Speaking at Ausmedtech in Melbourne, Farrell said the consumer-focused product would use technology from an acquisition that Resmed made in July 2011 of a Dublin-based start-up called BiancaMed. Herald reporter Jessica Gardner writes that the start-up was established by PhD students who had created a device “half the size of my iPhone” that could measure heart and respiratory rate over a short distance. “We’re going to take that sensor and put it in a consumer device,” said Farrell at the conference.
“Farrell said the company was looking for a consumer electronics company to make a device, which would be powered by Resmed’s technology – in the same way that chip processor Intel powers computers,” writes Gardner. “As well as monitoring consumers’ health and sleep patterns, the technology could be incorporated into an alarm that could wake them at an ideal time each morning.”

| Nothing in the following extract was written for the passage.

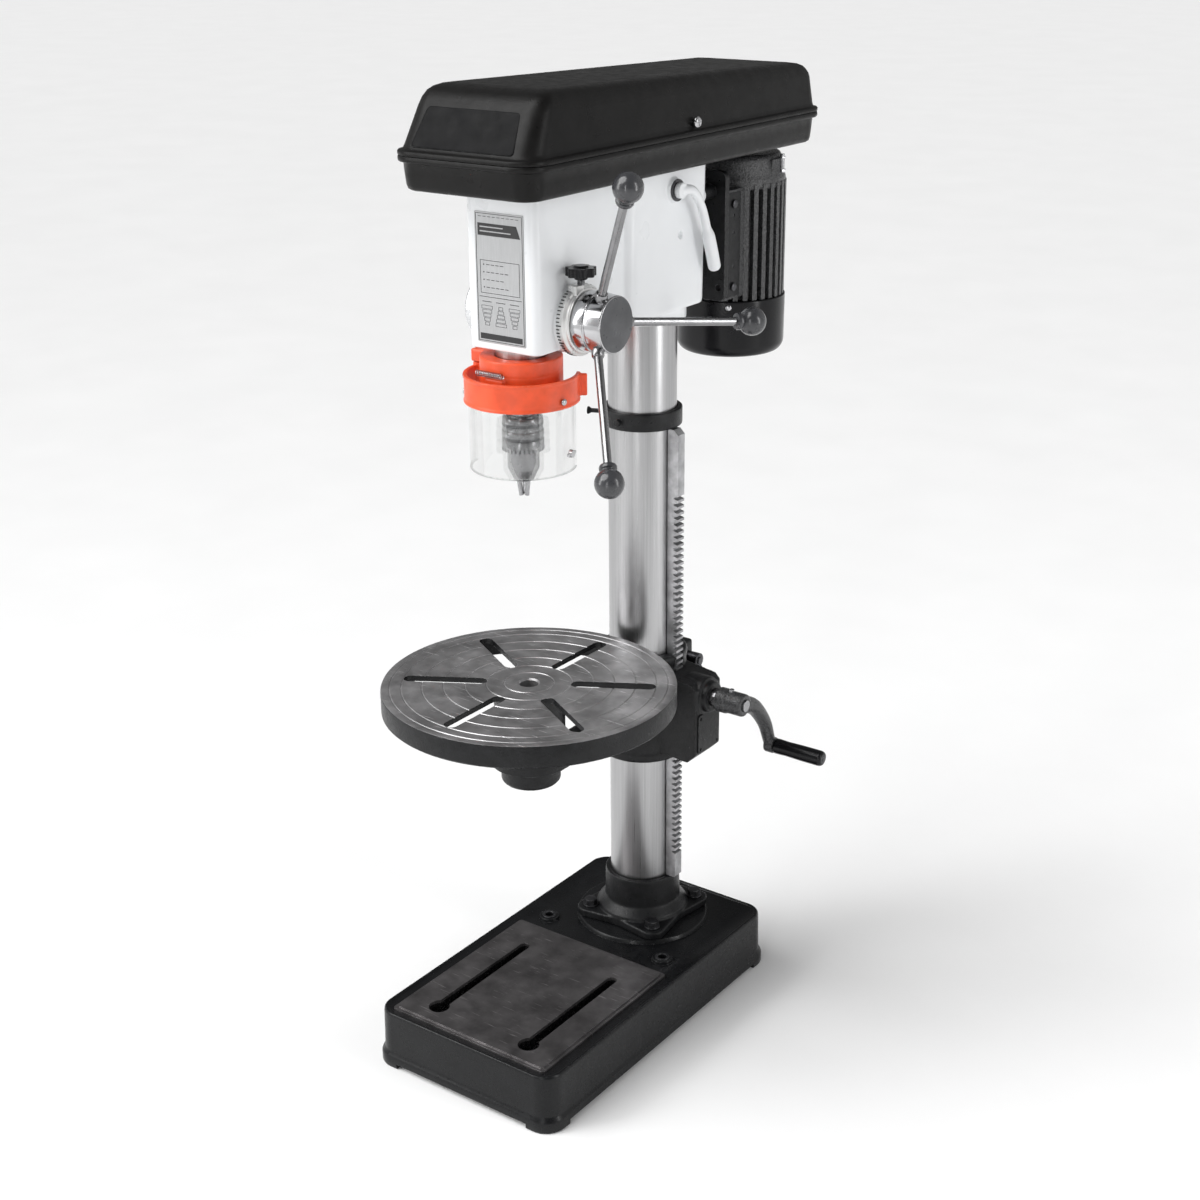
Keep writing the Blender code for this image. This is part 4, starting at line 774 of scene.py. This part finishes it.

Farrell reportedly attended the Consumer Electronics show in Las Vegas where there was a large room dedicated to sleep consumer products. “We think there’s something in this,” he said. “We want to win this space but we also love the fact that everyone else is talking about it.”
The Herald reports that analyst Andrew Goodsall is calling consumer sleep products “the next frontier” for “companies like Resmed and its competitors Respironics. “There’s an opportunity for more of a direct to consumer type model where the consumer is prepared to pay,” he said.